Brigadeiro Baptista Jr.

Marco Antônio Freire Gomes, ex-comandante do Exército — Foto: GloboNews/Reprodução  

Ex-comandante da Força Aérea Brasileira, tenente brigadeiro do ar Carlos Baptista Junior — Foto: CECOMSAER/Divulgação

O brigadeiro Baptista Jr. comandava a Aeronáutica no período. Em seu depoimento, ele diz que Freire Gomes afirmou a Bolsonaro, em reunião com os comandantes das Forças Armadas, que teria que prender o ex-presidente se ele tentasse consumar o plano golpista. O almirante também falou na condição de testemunha.

O documento da PF que registra a fala de Baptista Jr. diz o seguinte:

"Em uma das reuniões dos comandantes das Forças com o então presidente após o segundo turno das eleições, depois de o presidente da República, Jair Bolsonaro, aventar a hipótese de atentar contra o regime democrático, por meio de institutos previstos na Constituição (GLO [Garantia da Lei e da Ordem], ou estado de defesa, ou estado de sítio), o então comandante do Exército, general Freire Gomes, afirmou que caso tentasse tal ato teria que prender o presidente da República", relatou o brigadeiro.

A partir de novembro de 2022, o ex-comandante da Aeronáutica afirma que participou de diversas reuniões com o então presidente e integrantes da cúpula das Forças Armadas.
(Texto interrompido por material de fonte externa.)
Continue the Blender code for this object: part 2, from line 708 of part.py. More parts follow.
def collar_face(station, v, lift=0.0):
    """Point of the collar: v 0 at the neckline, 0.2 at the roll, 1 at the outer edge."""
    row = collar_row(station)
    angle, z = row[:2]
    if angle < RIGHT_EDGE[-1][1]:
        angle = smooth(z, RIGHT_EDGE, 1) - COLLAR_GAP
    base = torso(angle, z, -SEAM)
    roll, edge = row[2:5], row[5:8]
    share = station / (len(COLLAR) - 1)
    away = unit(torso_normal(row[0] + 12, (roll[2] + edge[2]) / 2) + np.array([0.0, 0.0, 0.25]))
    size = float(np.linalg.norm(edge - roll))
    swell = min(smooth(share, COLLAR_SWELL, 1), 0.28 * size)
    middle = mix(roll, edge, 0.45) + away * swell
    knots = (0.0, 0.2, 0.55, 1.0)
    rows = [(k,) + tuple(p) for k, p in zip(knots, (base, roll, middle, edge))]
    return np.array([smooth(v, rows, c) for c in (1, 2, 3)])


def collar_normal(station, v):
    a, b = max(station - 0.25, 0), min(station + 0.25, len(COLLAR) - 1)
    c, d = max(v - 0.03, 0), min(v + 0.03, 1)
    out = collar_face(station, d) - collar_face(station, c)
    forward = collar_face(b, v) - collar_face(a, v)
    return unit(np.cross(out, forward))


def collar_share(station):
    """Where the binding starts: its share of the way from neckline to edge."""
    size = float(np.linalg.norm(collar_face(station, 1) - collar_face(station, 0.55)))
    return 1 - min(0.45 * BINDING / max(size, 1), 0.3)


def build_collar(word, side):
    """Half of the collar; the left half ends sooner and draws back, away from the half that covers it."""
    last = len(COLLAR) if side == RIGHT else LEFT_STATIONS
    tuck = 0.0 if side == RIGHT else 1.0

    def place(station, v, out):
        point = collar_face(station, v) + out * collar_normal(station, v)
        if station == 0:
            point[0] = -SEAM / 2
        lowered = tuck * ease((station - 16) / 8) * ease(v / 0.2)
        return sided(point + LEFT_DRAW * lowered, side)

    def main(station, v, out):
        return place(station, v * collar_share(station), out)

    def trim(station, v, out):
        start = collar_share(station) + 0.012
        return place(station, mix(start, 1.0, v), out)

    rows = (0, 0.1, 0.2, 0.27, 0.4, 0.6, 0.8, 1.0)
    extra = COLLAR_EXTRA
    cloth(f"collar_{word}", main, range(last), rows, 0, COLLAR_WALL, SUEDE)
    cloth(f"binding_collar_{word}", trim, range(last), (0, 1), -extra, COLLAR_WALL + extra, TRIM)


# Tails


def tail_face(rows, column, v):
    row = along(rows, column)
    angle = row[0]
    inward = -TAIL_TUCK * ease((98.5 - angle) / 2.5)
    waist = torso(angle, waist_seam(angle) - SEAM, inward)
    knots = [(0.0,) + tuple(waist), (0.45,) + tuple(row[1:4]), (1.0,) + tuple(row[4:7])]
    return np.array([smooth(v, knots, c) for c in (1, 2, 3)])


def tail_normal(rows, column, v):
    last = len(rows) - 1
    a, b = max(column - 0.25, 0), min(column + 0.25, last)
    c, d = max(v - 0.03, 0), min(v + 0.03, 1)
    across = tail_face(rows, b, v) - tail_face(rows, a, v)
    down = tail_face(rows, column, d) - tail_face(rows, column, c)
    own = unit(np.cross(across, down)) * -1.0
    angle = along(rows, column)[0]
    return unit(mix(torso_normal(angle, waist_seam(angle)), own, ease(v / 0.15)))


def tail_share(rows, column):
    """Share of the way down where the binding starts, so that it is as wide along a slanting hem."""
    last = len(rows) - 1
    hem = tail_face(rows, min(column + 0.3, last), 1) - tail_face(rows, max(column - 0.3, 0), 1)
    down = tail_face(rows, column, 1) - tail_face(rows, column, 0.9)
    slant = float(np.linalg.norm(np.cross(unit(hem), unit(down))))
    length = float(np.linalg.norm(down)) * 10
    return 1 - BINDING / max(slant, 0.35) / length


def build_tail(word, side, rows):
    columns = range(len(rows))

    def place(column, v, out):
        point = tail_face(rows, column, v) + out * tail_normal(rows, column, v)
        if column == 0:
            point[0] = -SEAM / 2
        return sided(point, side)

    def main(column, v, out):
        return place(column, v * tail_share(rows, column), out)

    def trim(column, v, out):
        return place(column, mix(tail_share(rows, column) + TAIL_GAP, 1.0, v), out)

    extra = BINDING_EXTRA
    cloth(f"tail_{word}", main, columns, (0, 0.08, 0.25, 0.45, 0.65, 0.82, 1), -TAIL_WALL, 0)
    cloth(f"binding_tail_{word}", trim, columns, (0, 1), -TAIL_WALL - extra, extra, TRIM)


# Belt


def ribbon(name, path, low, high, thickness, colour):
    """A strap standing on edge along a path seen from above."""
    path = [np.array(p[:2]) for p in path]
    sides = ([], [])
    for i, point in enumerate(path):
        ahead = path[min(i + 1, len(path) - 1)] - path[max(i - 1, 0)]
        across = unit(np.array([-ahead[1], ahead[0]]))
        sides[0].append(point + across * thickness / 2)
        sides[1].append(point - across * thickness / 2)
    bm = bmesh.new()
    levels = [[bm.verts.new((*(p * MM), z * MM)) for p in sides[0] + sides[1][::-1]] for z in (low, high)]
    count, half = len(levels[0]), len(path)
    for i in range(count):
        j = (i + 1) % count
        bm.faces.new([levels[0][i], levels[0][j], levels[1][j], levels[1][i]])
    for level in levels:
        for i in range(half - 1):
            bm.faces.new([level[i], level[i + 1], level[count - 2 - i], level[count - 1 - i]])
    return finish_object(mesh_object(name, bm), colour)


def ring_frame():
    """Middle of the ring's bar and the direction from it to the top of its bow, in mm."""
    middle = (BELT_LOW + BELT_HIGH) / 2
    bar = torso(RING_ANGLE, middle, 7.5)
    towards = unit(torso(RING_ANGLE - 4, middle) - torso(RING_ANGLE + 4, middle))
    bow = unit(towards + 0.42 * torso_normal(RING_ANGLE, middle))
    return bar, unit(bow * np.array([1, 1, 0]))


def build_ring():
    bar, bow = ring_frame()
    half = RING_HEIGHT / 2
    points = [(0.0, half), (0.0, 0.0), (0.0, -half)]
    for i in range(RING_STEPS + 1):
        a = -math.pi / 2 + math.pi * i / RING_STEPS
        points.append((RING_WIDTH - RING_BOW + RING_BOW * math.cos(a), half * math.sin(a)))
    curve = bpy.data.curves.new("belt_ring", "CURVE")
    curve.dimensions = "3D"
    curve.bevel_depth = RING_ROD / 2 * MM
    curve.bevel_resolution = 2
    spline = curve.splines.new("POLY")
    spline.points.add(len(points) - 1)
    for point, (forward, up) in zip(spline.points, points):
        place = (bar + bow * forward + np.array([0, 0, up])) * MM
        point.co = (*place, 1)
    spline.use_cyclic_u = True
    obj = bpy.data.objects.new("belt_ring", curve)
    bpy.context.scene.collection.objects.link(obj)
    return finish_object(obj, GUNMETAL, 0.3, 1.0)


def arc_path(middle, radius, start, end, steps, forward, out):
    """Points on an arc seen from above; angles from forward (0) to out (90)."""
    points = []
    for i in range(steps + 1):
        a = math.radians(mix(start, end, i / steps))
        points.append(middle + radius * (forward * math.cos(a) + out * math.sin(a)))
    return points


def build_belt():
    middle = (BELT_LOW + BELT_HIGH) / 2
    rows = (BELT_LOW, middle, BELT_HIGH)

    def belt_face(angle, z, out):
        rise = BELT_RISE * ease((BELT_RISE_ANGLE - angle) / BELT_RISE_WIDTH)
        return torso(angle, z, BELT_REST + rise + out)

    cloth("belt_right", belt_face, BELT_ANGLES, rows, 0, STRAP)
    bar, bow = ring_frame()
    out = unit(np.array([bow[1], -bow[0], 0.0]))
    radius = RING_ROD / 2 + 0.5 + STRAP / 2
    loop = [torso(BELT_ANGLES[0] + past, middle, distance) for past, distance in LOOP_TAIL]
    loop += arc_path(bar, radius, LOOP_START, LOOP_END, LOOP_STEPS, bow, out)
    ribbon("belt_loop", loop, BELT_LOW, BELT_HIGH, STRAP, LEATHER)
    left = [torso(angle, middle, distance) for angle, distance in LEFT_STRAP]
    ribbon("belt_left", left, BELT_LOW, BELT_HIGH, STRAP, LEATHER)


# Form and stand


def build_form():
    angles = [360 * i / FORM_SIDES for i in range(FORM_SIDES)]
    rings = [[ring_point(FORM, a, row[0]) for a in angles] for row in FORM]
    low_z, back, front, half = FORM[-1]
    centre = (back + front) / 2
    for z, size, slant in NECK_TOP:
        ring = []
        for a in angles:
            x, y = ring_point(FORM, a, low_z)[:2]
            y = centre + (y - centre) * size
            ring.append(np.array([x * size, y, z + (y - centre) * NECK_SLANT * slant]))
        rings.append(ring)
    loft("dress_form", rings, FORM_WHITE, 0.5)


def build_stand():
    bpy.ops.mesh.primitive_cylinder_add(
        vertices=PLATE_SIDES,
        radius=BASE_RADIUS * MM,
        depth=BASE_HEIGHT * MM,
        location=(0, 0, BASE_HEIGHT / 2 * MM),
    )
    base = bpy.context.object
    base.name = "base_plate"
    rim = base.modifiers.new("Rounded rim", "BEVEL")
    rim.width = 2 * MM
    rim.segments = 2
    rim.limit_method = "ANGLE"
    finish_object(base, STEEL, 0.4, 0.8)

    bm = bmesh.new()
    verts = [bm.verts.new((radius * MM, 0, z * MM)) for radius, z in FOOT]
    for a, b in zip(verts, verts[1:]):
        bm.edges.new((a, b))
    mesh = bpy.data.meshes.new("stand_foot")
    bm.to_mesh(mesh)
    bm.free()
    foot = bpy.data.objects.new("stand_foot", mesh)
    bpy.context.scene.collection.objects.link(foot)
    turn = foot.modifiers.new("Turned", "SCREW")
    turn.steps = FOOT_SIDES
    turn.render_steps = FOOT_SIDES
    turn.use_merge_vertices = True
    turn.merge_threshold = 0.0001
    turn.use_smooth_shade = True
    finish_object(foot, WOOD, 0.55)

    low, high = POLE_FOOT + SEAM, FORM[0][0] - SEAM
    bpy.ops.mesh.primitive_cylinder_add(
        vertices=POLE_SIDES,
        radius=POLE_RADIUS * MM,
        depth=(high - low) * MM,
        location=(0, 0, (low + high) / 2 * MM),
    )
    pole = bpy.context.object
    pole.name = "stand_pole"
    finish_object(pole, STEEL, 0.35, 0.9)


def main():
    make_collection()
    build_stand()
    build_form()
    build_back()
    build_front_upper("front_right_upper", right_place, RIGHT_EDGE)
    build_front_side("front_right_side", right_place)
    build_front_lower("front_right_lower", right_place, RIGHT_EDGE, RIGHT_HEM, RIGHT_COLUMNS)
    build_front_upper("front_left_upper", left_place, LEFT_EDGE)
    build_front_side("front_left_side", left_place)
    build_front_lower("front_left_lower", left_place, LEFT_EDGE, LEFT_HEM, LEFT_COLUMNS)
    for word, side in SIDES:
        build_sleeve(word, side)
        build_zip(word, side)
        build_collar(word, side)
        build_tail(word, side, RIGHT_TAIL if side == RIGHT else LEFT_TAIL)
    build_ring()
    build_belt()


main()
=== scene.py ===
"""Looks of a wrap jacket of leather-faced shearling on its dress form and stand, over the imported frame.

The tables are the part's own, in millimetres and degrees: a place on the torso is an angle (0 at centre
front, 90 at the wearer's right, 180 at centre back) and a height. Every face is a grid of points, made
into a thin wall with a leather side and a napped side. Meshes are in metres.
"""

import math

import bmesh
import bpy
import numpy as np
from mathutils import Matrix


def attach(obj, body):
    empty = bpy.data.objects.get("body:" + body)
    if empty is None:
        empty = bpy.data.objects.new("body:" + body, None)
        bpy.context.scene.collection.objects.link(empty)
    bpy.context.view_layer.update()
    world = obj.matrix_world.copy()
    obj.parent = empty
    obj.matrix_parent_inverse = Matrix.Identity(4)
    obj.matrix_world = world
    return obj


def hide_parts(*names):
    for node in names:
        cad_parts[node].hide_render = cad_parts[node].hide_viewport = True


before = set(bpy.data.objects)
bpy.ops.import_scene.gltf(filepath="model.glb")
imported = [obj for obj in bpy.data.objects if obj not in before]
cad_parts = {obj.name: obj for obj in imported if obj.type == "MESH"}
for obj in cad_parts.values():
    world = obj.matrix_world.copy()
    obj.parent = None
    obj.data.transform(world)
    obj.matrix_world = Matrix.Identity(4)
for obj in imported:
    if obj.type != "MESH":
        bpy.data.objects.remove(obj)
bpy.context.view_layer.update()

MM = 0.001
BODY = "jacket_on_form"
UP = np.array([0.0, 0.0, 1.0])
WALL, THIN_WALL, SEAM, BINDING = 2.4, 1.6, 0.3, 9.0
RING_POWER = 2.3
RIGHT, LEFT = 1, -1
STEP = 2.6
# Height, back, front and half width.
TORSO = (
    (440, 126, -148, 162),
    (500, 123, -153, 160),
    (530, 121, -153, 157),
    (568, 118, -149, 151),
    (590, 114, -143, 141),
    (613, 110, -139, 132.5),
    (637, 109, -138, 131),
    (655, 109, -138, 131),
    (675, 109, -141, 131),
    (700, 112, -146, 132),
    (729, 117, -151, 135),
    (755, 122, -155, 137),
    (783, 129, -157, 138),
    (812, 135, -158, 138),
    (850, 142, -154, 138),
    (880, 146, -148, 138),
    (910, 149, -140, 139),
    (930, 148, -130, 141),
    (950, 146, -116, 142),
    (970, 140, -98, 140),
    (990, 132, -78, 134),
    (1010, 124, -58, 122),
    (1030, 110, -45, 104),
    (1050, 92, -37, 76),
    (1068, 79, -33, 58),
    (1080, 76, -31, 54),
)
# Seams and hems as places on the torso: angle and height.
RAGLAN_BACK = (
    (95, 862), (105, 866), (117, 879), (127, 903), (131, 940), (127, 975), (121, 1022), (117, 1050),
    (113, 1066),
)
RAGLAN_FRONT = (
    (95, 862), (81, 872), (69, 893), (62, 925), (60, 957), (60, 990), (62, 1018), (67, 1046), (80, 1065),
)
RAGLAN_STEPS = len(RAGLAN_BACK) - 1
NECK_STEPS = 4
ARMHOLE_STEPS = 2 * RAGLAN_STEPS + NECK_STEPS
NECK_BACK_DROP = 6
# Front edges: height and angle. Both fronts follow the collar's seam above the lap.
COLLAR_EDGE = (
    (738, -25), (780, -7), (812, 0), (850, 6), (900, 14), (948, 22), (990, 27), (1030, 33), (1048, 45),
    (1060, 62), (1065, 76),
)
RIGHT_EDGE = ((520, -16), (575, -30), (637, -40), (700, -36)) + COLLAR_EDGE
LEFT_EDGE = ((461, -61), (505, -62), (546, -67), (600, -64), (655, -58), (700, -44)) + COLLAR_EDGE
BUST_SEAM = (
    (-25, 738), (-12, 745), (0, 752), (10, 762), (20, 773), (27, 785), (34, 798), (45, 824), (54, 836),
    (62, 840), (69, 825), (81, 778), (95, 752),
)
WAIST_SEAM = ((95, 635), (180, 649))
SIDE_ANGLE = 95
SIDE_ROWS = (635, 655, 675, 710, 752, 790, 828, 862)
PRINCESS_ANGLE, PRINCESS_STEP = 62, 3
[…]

E, de acordo com o depoimento, nesses encontros, Bolsonaro apresentou documentos com teor golpista aos militares.

Segundo Baptista Jr., nas reuniões, o ex-presidente "apresentava a hipótese de utilização da Garantia da Lei e da Ordem – GLO e outros institutos jurídicos mais complexos, como a decretação do Estado de Defesa, para solucionar uma possível 'crise institucional'".

Almirante Almir Garnier

Por outro lado, o então comandante da Marinha, almirante Almir Garnier, ficou calado em seu depoimento à PF.

O ex-ajudante de ordens de Jair Bolsonaro (PL), Mauro Cid, citou o almirante em sua delação premiada.

Segundo Cid, Garnier seria simpático a um golpe de Estado e teria dito a Bolsonaro “que sua tropa estaria pronta para aderir a um chamamento do então presidente”.

Baptista Jr., da Aeronáutica, afirmou que Garnier colocou tropas à disposição de Bolsonaro.